What you have to do: Your answer should consist solely of the lines from the one with "for name, shape" through the one with "a studio view.", copied exactly, endpoints included.

Supplied data:
§

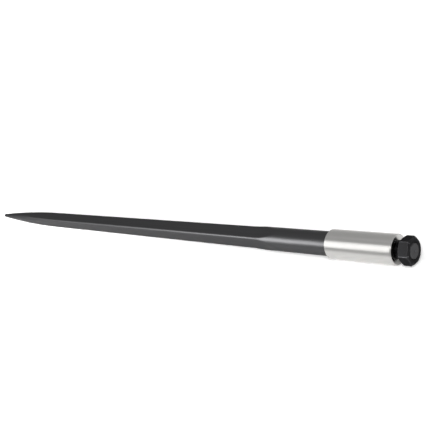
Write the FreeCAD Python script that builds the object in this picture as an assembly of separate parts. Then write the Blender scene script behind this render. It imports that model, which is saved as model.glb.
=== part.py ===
"""Bale spear with a weld-in sleeve and a hex nut, in millimetres.

The spear's axis is the X axis: the point is at -X, the threaded end at +X.
The origin is on the axis, in the middle of the sleeve. Two flats of the
square bar are level, so the spear lies on one of them.
"""

import FreeCAD, Part
import math
import os

# ---- round stock and tapered seat -------------------------------------
round_dia = 45.0            # plain round part of the shaft
round_length = 121.0        # plain round in front of the sleeve, up to the flats
seat_lead = 2.0             # the seat's taper begins this far before the sleeve
seat_small_dia = 32.0       # small end of the tapered seat
seat_setback = 4.0          # the seat ends this far inside the sleeve

# ---- square bar ---------------------------------------------------------
bar_length = 691.0          # from the run-out of the flats to the nose
bar_root_flats = 33.2       # across the flats where the run-out begins
bar_nose_flats = 28.0       # across the flats at the nose
bar_corner_r = 5.5          # rounded long corners
runout_r = 375.0            # radius on which each flat runs out to the round

# ---- nose ---------------------------------------------------------------
nose_length = 204.0         # from the square's corners to the point
nose_bulge = 1.7            # how far the nose's side stands out of a straight cone
tip_r = 4.3                 # blunt point
nose_overrun = 12.0         # the nose's side goes on this far past the square's corners

# ---- threaded end -------------------------------------------------------
thread_dia = 28.0           # outside of the thread
relief_dia = 25.0           # groove between the seat and the thread
relief_length = 5.0
thread_chamfer = 1.5
stud_proud = 0.5            # the stud's end beyond the nut
center_dia = 5.0            # mouth of the turning centre
center_pilot_dia = 2.5
center_pilot_depth = 4.0
center_angle = 60.0         # included angle of the countersink

# ---- sleeve -------------------------------------------------------------
sleeve_dia = 54.0
sleeve_length = 134.0
sleeve_chamfer = 1.8        # outside edges, both ends
bore_chamfer = 0.8          # inside edges, both ends
seat_clearance = 0.05       # radial, seat to bore

# ---- nut ----------------------------------------------------------------
nut_gap = 10.0              # from the sleeve's end to the nut
nut_flats = 44.5            # across the flats
nut_height = 19.5
nut_face_ratio = 0.93       # bearing circle over the flats
nut_chamfer_angle = 30.0    # chamfer's angle to the face
nut_mouth_chamfer = 1.2     # countersink of the thread, both faces
nut_turn = 5.0              # a corner's angle from straight up, degrees
thread_clearance = 0.1      # radial, stud to nut

# ---- stations along X ---------------------------------------------------
x_mouth = -sleeve_length / 2.0
x_end = sleeve_length / 2.0
x_seat_big = x_mouth - seat_lead
x_seat_small = x_end - seat_setback
x_thread = x_seat_small + relief_length
x_nut = x_end + nut_gap
x_nut_face = x_nut + nut_height
x_stud = x_nut_face + stud_proud
x_round = x_mouth - round_length

round_r = round_dia / 2.0
thread_r = thread_dia / 2.0
seat_small_r = seat_small_dia / 2.0
root_h = bar_root_flats / 2.0
nose_h = bar_nose_flats / 2.0
taper = math.atan2(root_h - nose_h, bar_length)

# The flat leaves the bar's taper on an arc and meets the round's top line
# at x_round; the cut runs a little higher so that it clears the round.
runout_over = 0.5


def runout_reach(rise):
    """Length of the run-out arc along X for a given rise."""
    swing = math.acos(math.cos(taper) - rise / runout_r)
    return runout_r * (math.sin(swing) - math.sin(taper))


x_root = x_round - runout_reach(round_r - root_h)
x_shoulder = x_root - bar_length
x_tip = x_shoulder - nose_length
x_cut = x_root + runout_reach(round_r + runout_over - root_h)


def seat_radius(x):
    """Radius of the tapered seat's cone at a station."""
    slope = (seat_small_r - round_r) / (x_seat_small - x_seat_big)
    return round_r + slope * (x - x_seat_big)


def pt(x, y):
    return FreeCAD.Vector(x, y, 0.0)


def line(a, b):
    return Part.LineSegment(a, b).toShape()


def arc(a, b, c):
    return Part.Arc(a, b, c).toShape()


def chain(points):
    """Straight edges through a list of points."""
    return [line(a, b) for a, b in zip(points[:-1], points[1:])]


def turned(edges):
    """Solid turned about the X axis from a closed half profile."""
    face = Part.Face(Part.Wire(edges))
    return face.revolve(FreeCAD.Vector(0, 0, 0), FreeCAD.Vector(1, 0, 0), 360.0)


def corner_reach(half):
    """Distance from the axis to the rounded corner of the square."""
    return half * math.sqrt(2.0) - bar_corner_r * (math.sqrt(2.0) - 1.0)


def nose_side():
    """Ends, hub and radius of the arc that bulges the nose's side.

    The arc's chord runs from the blunt point to the square's corners.
    """
    shoulder_r = corner_reach(nose_h)
    run = nose_length - tip_r
    rise = shoulder_r - tip_r
    lean = math.atan2(rise, run)
    tip_angle = lean + 2.0 * math.atan2(2.0 * nose_bulge, math.hypot(run, rise))
    x_ball = x_tip + tip_r
    blend = pt(x_ball - tip_r * math.sin(tip_angle), tip_r * math.cos(tip_angle))
    shoulder = pt(x_shoulder, shoulder_r)
    chord = blend.distanceToPoint(shoulder)
    radius = (chord * chord / 4.0 + nose_bulge * nose_bulge) / (2.0 * nose_bulge)
    drop = radius - nose_bulge
    slope = math.atan2(shoulder.y - blend.y, shoulder.x - blend.x)
    hub = (blend + shoulder) * 0.5 + pt(math.sin(slope), -math.cos(slope)) * drop
    return blend, tip_angle, hub, radius


def nose_edges():
    """Blunt point and bulged side of the nose, from the tip to the round.

    Past the square's corners the side keeps clear of the bar and then steps
    out to the round's size, so that it takes nothing more off the bar.
    """
    blend, tip_angle, hub, radius = nose_side()

    def on_side(x):
        return pt(x, hub.y + math.sqrt(radius * radius - (x - hub.x) ** 2))

    half = (math.pi / 2.0 + tip_angle) / 2.0
    x_ball = x_tip + tip_r
    on_ball = pt(x_ball - tip_r * math.sin(half), tip_r * math.cos(half))
    leave = on_side(x_shoulder + nose_overrun)
    middle = on_side((blend.x + leave.x) / 2.0)
    clear = pt(leave.x + nose_overrun, round_r)
    edges = [
        arc(pt(x_tip, 0.0), on_ball, blend),
        arc(blend, middle, leave),
        line(leave, clear),
    ]
    return edges, clear


def turned_blank():
    """The whole spear as turned: nose, round, tapered seat, threaded end."""
    edges, last = nose_edges()
    relief_r = relief_dia / 2.0
    step = thread_r - relief_r
    edges += chain([
        last,
        pt(x_seat_big, round_r),
        pt(x_seat_small, seat_small_r),
        pt(x_seat_small, relief_r),
        pt(x_thread - step, relief_r),
        pt(x_thread, thread_r),
        pt(x_stud - thread_chamfer, thread_r),
        pt(x_stud, thread_r - thread_chamfer),
        pt(x_stud, 0.0),
        pt(x_tip, 0.0),
    ])
    return turned(edges)


def flat_profile():
    """Outline between one pair of flats, seen from the side, up to the cut."""
    x_far = x_tip - tip_r
    far_h = root_h - (x_root - x_far) * math.tan(taper)
    swing = math.acos(math.cos(taper) - (round_r + runout_over - root_h) / runout_r)
    hub_x = x_root - runout_r * math.sin(taper)
    hub_h = root_h + runout_r * math.cos(taper)
    half = (taper + swing) / 2.0
    top = [
        (x_far, far_h),
        (x_root, root_h),
        (hub_x + runout_r * math.sin(half), hub_h - runout_r * math.cos(half)),
        (x_cut, round_r + runout_over),
    ]
    up = [FreeCAD.Vector(x, 0.0, z) for x, z in top]
    down = [FreeCAD.Vector(x, 0.0, -z) for x, z in top]
    return Part.Wire([
        line(up[0], up[1]),
        arc(up[1], up[2], up[3]),
        line(up[3], down[3]),
        arc(down[3], down[2], down[1]),
        line(down[1], down[0]),
        line(down[0], up[0]),
    ])


def square_die():
    """Tapered square with rounded corners, flaring out at the run-out."""
    reach = round_r + 2.0 * runout_over
    face = Part.Face(flat_profile())
    face.translate(FreeCAD.Vector(0.0, -reach, 0.0))
    slab = face.extrude(FreeCAD.Vector(0.0, 2.0 * reach, 0.0))
    side = slab.copy()
    side.rotate(FreeCAD.Vector(0, 0, 0), FreeCAD.Vector(1, 0, 0), 90.0)
    square = slab.common(side)
    corners = [e for e in square.Edges if runs_along_corner(e)]
    return square.makeFillet(bar_corner_r, corners)


def runs_along_corner(edge):
    """True for an edge on one of the square's four long corners."""
    first, last = edge.Vertexes[0].Point, edge.Vertexes[-1].Point
    on_corner = all(abs(abs(p.y) - abs(p.z)) < 1e-4 for p in (first, last))
    return on_corner and abs(first.x - last.x) > 1.0


def forging_waste():
    """What the dies take off the turned blank, between the tip and the cut."""
    wide = 2.0 * round_r
    start = x_tip - tip_r / 2.0
    block = Part.makeBox(
        x_cut - start, 2.0 * wide, 2.0 * wide, FreeCAD.Vector(start, -wide, -wide)
    )
    return block.cut(square_die())


def turning_centre():
    """Countersunk centre hole in the stud's end."""
    mouth_r = center_dia / 2.0
    pilot_r = center_pilot_dia / 2.0
    sink = (mouth_r - pilot_r) / math.tan(math.radians(center_angle / 2.0))
    deep = sink + center_pilot_depth
    return turned(chain([
        pt(x_stud + 1.0, 0.0),
        pt(x_stud + 1.0, mouth_r),
        pt(x_stud, mouth_r),
        pt(x_stud - sink, pilot_r),
        pt(x_stud - deep, pilot_r),
        pt(x_stud - deep - pilot_r * 0.6, 0.0),
        pt(x_stud + 1.0, 0.0),
    ]))


def make_spear():
    return turned_blank().cut(forging_waste()).cut(turning_centre())


def make_sleeve():
    """Weld-in sleeve with a tapered bore that fits the seat."""
    outer = sleeve_dia / 2.0
    front = seat_radius(x_mouth) + seat_clearance
    back = seat_radius(x_end) + seat_clearance
    front_in = seat_radius(x_mouth + bore_chamfer) + seat_clearance
    back_in = seat_radius(x_end - bore_chamfer) + seat_clearance
    return turned(chain([
        pt(x_mouth, front + bore_chamfer),
        pt(x_mouth, outer - sleeve_chamfer),
        pt(x_mouth + sleeve_chamfer, outer),
        pt(x_end - sleeve_chamfer, outer),
        pt(x_end, outer - sleeve_chamfer),
        pt(x_end, back + bore_chamfer),
        pt(x_end - bore_chamfer, back_in),
        pt(x_mouth + bore_chamfer, front_in),
        pt(x_mouth, front + bore_chamfer),
    ]))


def hex_prism():
    """Plain hexagon, one corner turned nut_turn from straight up."""
    corner_r = nut_flats / math.sqrt(3.0)
    corners = []
    for i in range(7):
        a = math.radians(90.0 + nut_turn + 60.0 * i)
        corners.append(FreeCAD.Vector(x_nut, corner_r * math.cos(a), corner_r * math.sin(a)))
    face = Part.Face(Part.Wire(chain(corners)))
    return face.extrude(FreeCAD.Vector(nut_height, 0.0, 0.0))


def nut_envelope():
    """Turned form that chamfers the hexagon's corners and cuts the bore."""
    face_r = nut_face_ratio * nut_flats / 2.0
    corner_r = nut_flats / math.sqrt(3.0)
    out_r = corner_r + 1.0
    drop = (out_r - face_r) * math.tan(math.radians(nut_chamfer_angle))
    bore = thread_r + thread_clearance
    mouth = bore + nut_mouth_chamfer
    return turned(chain([
        pt(x_nut, mouth),
        pt(x_nut, face_r),
        pt(x_nut + drop, out_r),
        pt(x_nut_face - drop, out_r),
        pt(x_nut_face, face_r),
        pt(x_nut_face, mouth),
        pt(x_nut_face - nut_mouth_chamfer, bore),
        pt(x_nut + nut_mouth_chamfer, bore),
        pt(x_nut, mouth),
    ]))


def make_nut():
    return hex_prism().common(nut_envelope())


def main():
    os.makedirs("parts", exist_ok=True)
    nodes = {
        "spear": make_spear(),
        "sleeve": make_sleeve(),
        "nut": make_nut(),
    }
    for name, shape in nodes.items():
        solid = shape.removeSplitter()
        if len(solid.Solids) != 1 or not solid.isValid():
            raise ValueError(name + " is not one valid solid")
        solid.Solids[0].exportStep("parts/" + name + ".step")


main()
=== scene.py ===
"""Bale spear with its weld-in sleeve and hex nut, dressed for a studio view.

The spear's axis is X: the point at -X, the threaded end at +X, and two flats
of the square bar level. The pieces' sizes are in millimetres and turn to
metres where a mesh is made. The studio's places are in metres.
"""

from __future__ import annotations

import logging
import math
from dataclasses import dataclass
from enum import Enum
from typing import Any

import bpy
import numpy as np
from mathutils import Matrix, Vector

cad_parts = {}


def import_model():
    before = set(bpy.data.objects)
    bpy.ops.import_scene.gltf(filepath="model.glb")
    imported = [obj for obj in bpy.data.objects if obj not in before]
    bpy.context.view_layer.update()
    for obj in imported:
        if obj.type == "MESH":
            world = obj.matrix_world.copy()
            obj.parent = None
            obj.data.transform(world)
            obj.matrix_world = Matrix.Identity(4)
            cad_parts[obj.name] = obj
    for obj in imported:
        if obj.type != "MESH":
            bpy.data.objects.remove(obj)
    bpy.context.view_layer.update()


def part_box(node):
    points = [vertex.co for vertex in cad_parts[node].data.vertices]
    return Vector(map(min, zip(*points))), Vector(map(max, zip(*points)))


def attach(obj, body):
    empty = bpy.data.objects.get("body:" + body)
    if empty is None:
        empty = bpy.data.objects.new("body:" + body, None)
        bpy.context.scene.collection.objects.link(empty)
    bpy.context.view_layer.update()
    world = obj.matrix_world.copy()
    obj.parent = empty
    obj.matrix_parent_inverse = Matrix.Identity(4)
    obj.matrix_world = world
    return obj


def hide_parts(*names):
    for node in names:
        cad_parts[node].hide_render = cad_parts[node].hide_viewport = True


MM = 0.001
WEAR = "wear"                           # vertex attribute: how far an edge is rubbed, 0 to 1
MIX_A, MIX_B, MIX_RESULT = 6, 7, 2      # colour sockets of a Mix node, by place
log = logging.getLogger("bale_spear")


class Slot(Enum):
    """The finishes that the part's record names."""

    SPEAR = "spear_coating"
    SLEEVE = "sleeve_steel"
    NUT = "nut_black"


# ---- meshes ------------------------------------------------------------------


def soft_min(a: np.ndarray, b: np.ndarray, blend: float) -> np.ndarray:
    """Smaller of two fields, with the crease between them rounded.

    Where they differ by less than blend, a parabola joins them below both.

    Args:
        a: First field.
        b: Second field, of a shape that broadcasts with the first.
        blend: Difference over which they are joined.

    Returns:
        The joined field.
    """
    share = np.clip(0.5 + 0.5 * (b - a) / blend, 0.0, 1.0)
    return b + (a - b) * share - blend * share * (1.0 - share)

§

Solution to this exercise:
    for name, shape in nodes.items():
        solid = shape.removeSplitter()
        if len(solid.Solids) != 1 or not solid.isValid():
            raise ValueError(name + " is not one valid solid")
        solid.Solids[0].exportStep("parts/" + name + ".step")


main()
=== scene.py ===
"""Bale spear with its weld-in sleeve and hex nut, dressed for a studio view.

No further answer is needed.